— begin —
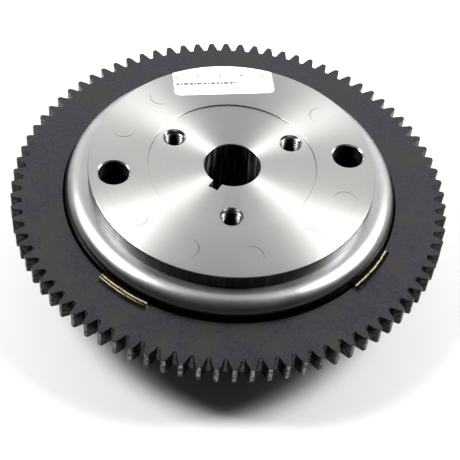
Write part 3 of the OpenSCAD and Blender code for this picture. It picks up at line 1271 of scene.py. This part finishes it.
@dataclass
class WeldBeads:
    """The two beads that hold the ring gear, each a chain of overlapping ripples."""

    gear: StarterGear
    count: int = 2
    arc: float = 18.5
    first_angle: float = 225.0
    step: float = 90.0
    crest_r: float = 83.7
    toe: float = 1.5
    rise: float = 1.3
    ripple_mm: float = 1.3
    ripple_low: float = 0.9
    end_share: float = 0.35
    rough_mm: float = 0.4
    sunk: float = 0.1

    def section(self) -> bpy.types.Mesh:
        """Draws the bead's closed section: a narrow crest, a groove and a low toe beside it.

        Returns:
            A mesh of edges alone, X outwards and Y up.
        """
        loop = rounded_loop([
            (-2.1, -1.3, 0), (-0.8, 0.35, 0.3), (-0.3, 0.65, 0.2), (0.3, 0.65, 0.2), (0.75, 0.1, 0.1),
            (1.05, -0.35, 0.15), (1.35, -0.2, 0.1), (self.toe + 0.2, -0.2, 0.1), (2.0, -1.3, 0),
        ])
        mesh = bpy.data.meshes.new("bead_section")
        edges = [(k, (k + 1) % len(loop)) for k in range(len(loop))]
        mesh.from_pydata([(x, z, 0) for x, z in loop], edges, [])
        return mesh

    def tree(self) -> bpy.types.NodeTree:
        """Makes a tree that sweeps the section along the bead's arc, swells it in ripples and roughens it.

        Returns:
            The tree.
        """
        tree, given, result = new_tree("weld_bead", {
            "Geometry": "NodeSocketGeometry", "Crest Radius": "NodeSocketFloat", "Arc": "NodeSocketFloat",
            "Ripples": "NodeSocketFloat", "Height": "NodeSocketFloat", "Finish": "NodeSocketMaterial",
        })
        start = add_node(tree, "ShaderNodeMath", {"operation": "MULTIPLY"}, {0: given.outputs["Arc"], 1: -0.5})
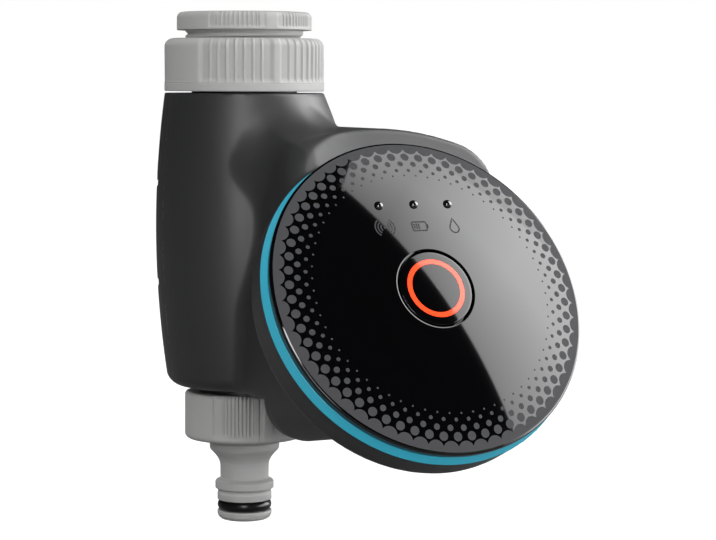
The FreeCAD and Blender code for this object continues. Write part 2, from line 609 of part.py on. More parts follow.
— end —
TASK BRIEF: Output the complete data exactly as written.

COMPLETED TASK:
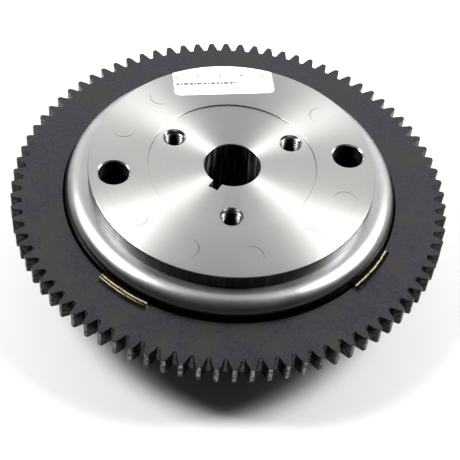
Write part 3 of the OpenSCAD and Blender code for this picture. It picks up at line 1271 of scene.py. This part finishes it.
@dataclass
class WeldBeads:
    """The two beads that hold the ring gear, each a chain of overlapping ripples."""

    gear: StarterGear
    count: int = 2
    arc: float = 18.5
    first_angle: float = 225.0
    step: float = 90.0
    crest_r: float = 83.7
    toe: float = 1.5
    rise: float = 1.3
    ripple_mm: float = 1.3
    ripple_low: float = 0.9
    end_share: float = 0.35
    rough_mm: float = 0.4
    sunk: float = 0.1

    def section(self) -> bpy.types.Mesh:
        """Draws the bead's closed section: a narrow crest, a groove and a low toe beside it.

        Returns:
            A mesh of edges alone, X outwards and Y up.
        """
        loop = rounded_loop([
            (-2.1, -1.3, 0), (-0.8, 0.35, 0.3), (-0.3, 0.65, 0.2), (0.3, 0.65, 0.2), (0.75, 0.1, 0.1),
            (1.05, -0.35, 0.15), (1.35, -0.2, 0.1), (self.toe + 0.2, -0.2, 0.1), (2.0, -1.3, 0),
        ])
        mesh = bpy.data.meshes.new("bead_section")
        edges = [(k, (k + 1) % len(loop)) for k in range(len(loop))]
        mesh.from_pydata([(x, z, 0) for x, z in loop], edges, [])
        return mesh

    def tree(self) -> bpy.types.NodeTree:
        """Makes a tree that sweeps the section along the bead's arc, swells it in ripples and roughens it.

        Returns:
            The tree.
        """
        tree, given, result = new_tree("weld_bead", {
            "Geometry": "NodeSocketGeometry", "Crest Radius": "NodeSocketFloat", "Arc": "NodeSocketFloat",
            "Ripples": "NodeSocketFloat", "Height": "NodeSocketFloat", "Finish": "NodeSocketMaterial",
        })
        start = add_node(tree, "ShaderNodeMath", {"operation": "MULTIPLY"}, {0: given.outputs["Arc"], 1: -0.5})
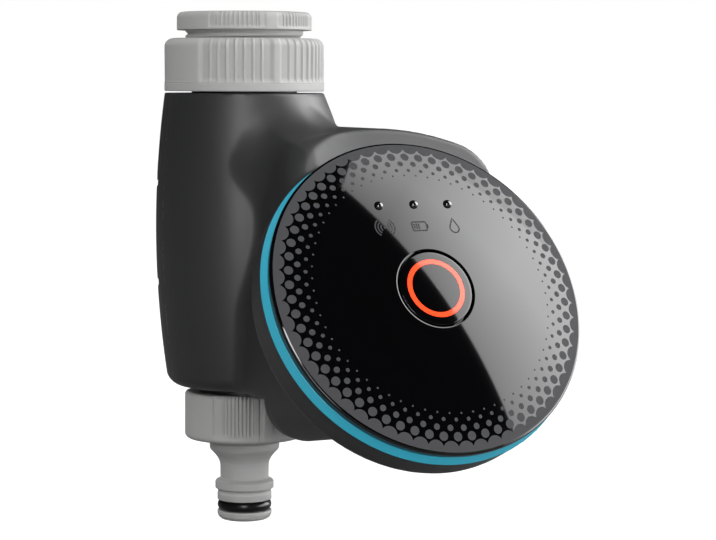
The FreeCAD and Blender code for this object continues. Write part 2, from line 609 of part.py on. More parts follow.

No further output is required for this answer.